Gather all lines in the entries below that include the word "This".

--- Start of INPUT ---

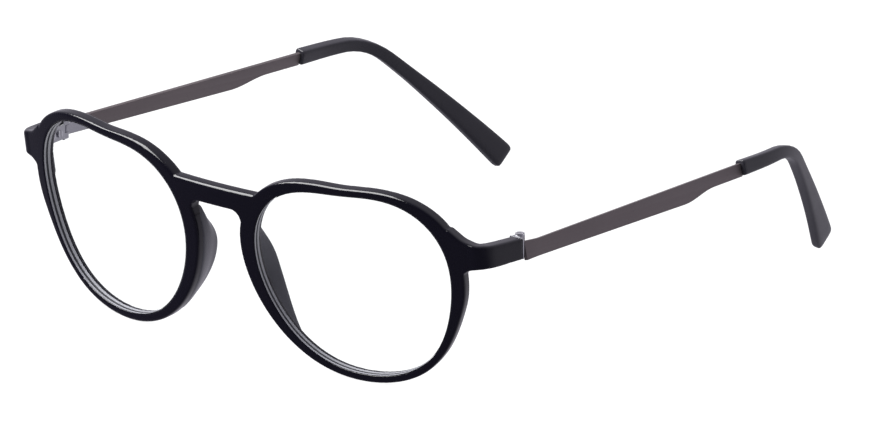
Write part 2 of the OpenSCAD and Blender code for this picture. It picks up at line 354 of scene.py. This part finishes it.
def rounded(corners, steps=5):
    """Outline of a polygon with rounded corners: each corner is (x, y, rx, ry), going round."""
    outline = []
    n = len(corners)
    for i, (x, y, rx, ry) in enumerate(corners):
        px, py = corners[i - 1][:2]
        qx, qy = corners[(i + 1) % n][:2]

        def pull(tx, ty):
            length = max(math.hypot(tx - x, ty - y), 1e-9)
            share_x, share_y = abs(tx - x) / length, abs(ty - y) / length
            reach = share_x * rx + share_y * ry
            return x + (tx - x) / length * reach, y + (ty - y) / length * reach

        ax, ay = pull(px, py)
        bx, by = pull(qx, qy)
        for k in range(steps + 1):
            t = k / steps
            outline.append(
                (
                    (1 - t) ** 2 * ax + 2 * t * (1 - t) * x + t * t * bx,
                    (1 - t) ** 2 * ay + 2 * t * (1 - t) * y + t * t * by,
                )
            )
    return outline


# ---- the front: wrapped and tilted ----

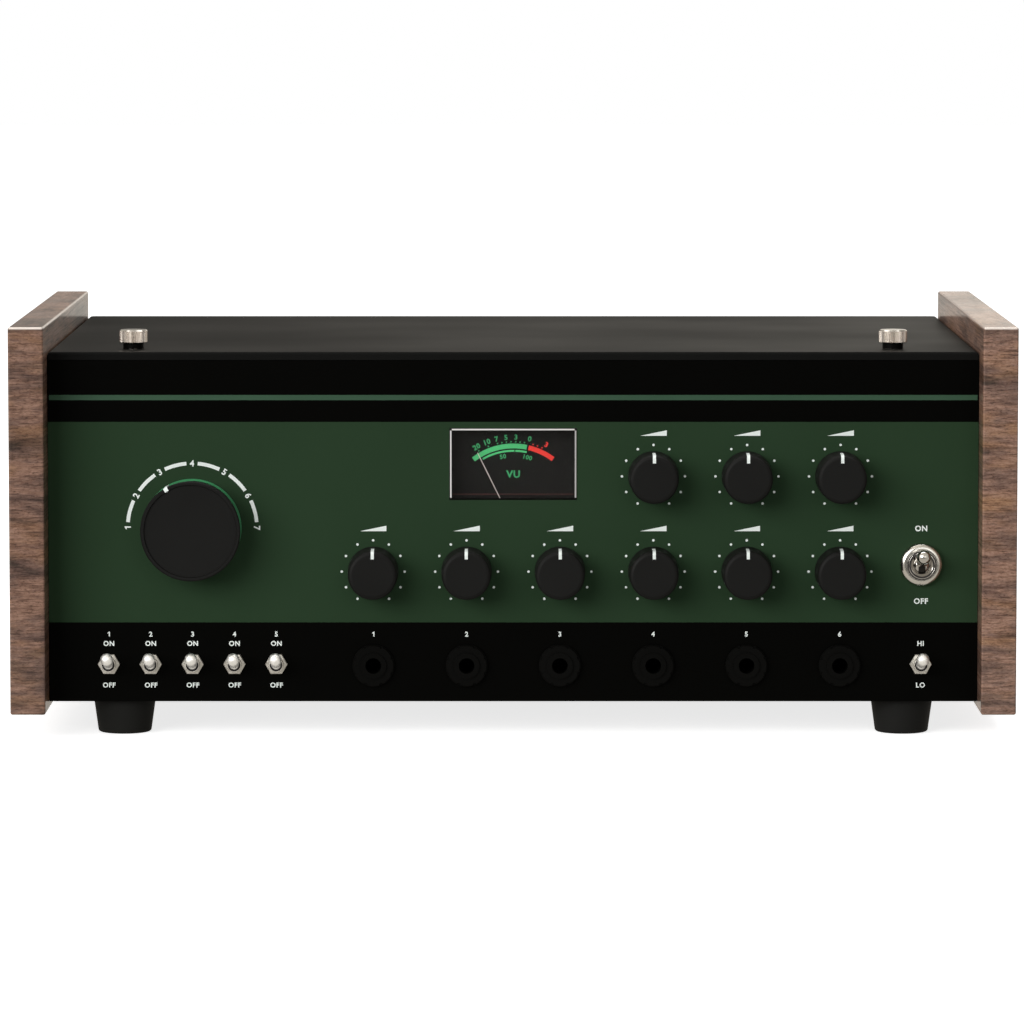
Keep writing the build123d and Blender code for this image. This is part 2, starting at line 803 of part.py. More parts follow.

--- End of INPUT ---

> [FULL RESPONSE]:
Write part 2 of the OpenSCAD and Blender code for this picture. It picks up at line 354 of scene.py. This part finishes it.
Keep writing the build123d and Blender code for this image. This is part 2, starting at line 803 of part.py. More parts follow.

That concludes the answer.